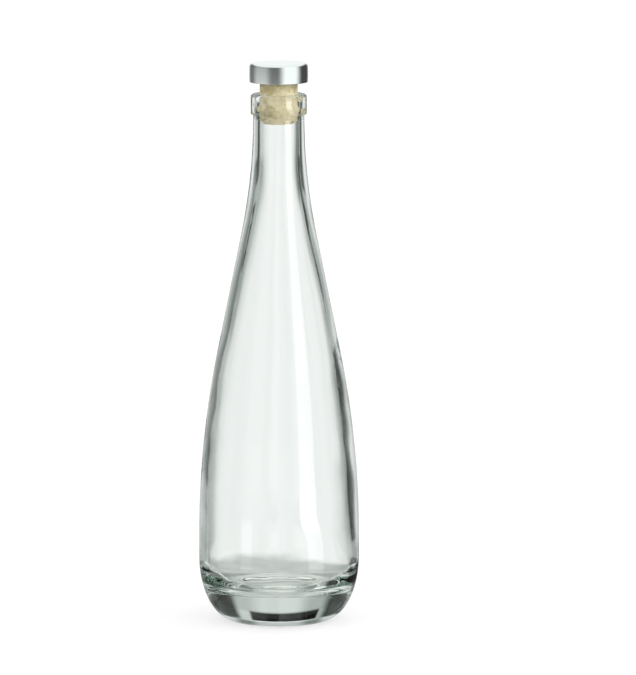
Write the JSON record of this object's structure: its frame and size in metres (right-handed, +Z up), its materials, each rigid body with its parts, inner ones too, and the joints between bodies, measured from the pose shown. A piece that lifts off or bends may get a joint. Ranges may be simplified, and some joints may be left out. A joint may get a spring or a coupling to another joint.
{
  "type": "stoppered glass bottle",
  "caption": "Clear teardrop glass bottle with a thick base and a lipped neck, closed by a cork stopper under a flat aluminium cap.",
  "frame": {"origin": "centre of the surface that the bottle stands on", "axes": "+Z up along the bottle's axis, towards the stopper; the pictured side faces -Y, with +X to its right"},
  "size_m": [0.078, 0.078, 0.2727],
  "materials": {
    "clear_glass": "fire-polished, faint green-grey tint",
    "natural_cork": "sanded natural cork with fine pores",
    "hot_melt": "set hot-melt adhesive",
    "core_plastic": "moulded black plastic",
    "cap_aluminium": "polished with a fine brushed grain"
  },
  "bodies": {
    "bottle": {"glass_bottle": "clear_glass"},
    "stopper_lift": {"glue_disc": "hot_melt"},
    "stopper": {"cork_shank": "natural_cork", "cap_core": "core_plastic", "cap_shell": "cap_aluminium"}
  },
  "joints": [
    {"name": "stopper_pull", "type": "slide", "parent": "bottle", "child": "stopper_lift", "axis": [0, 0, 1], "range_m": [-0.0056, 0.045]},
    {"name": "stopper_twist", "type": "hinge", "parent": "stopper_lift", "child": "stopper", "pos_m": [0, 0, 0.2506], "axis": [0, 0, 1], "continuous": true}
  ]
}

Work instructions »
Please repeat the listing above in full and exactly.

Complete response »
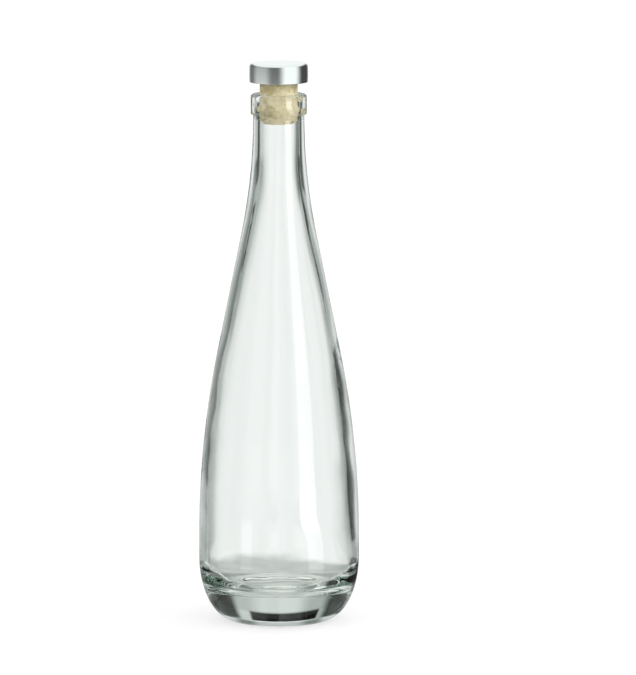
Write the JSON record of this object's structure: its frame and size in metres (right-handed, +Z up), its materials, each rigid body with its parts, inner ones too, and the joints between bodies, measured from the pose shown. A piece that lifts off or bends may get a joint. Ranges may be simplified, and some joints may be left out. A joint may get a spring or a coupling to another joint.
{
  "type": "stoppered glass bottle",
  "caption": "Clear teardrop glass bottle with a thick base and a lipped neck, closed by a cork stopper under a flat aluminium cap.",
  "frame": {"origin": "centre of the surface that the bottle stands on", "axes": "+Z up along the bottle's axis, towards the stopper; the pictured side faces -Y, with +X to its right"},
  "size_m": [0.078, 0.078, 0.2727],
  "materials": {
    "clear_glass": "fire-polished, faint green-grey tint",
    "natural_cork": "sanded natural cork with fine pores",
    "hot_melt": "set hot-melt adhesive",
    "core_plastic": "moulded black plastic",
    "cap_aluminium": "polished with a fine brushed grain"
  },
  "bodies": {
    "bottle": {"glass_bottle": "clear_glass"},
    "stopper_lift": {"glue_disc": "hot_melt"},
    "stopper": {"cork_shank": "natural_cork", "cap_core": "core_plastic", "cap_shell": "cap_aluminium"}
  },
  "joints": [
    {"name": "stopper_pull", "type": "slide", "parent": "bottle", "child": "stopper_lift", "axis": [0, 0, 1], "range_m": [-0.0056, 0.045]},
    {"name": "stopper_twist", "type": "hinge", "parent": "stopper_lift", "child": "stopper", "pos_m": [0, 0, 0.2506], "axis": [0, 0, 1], "continuous": true}
  ]
}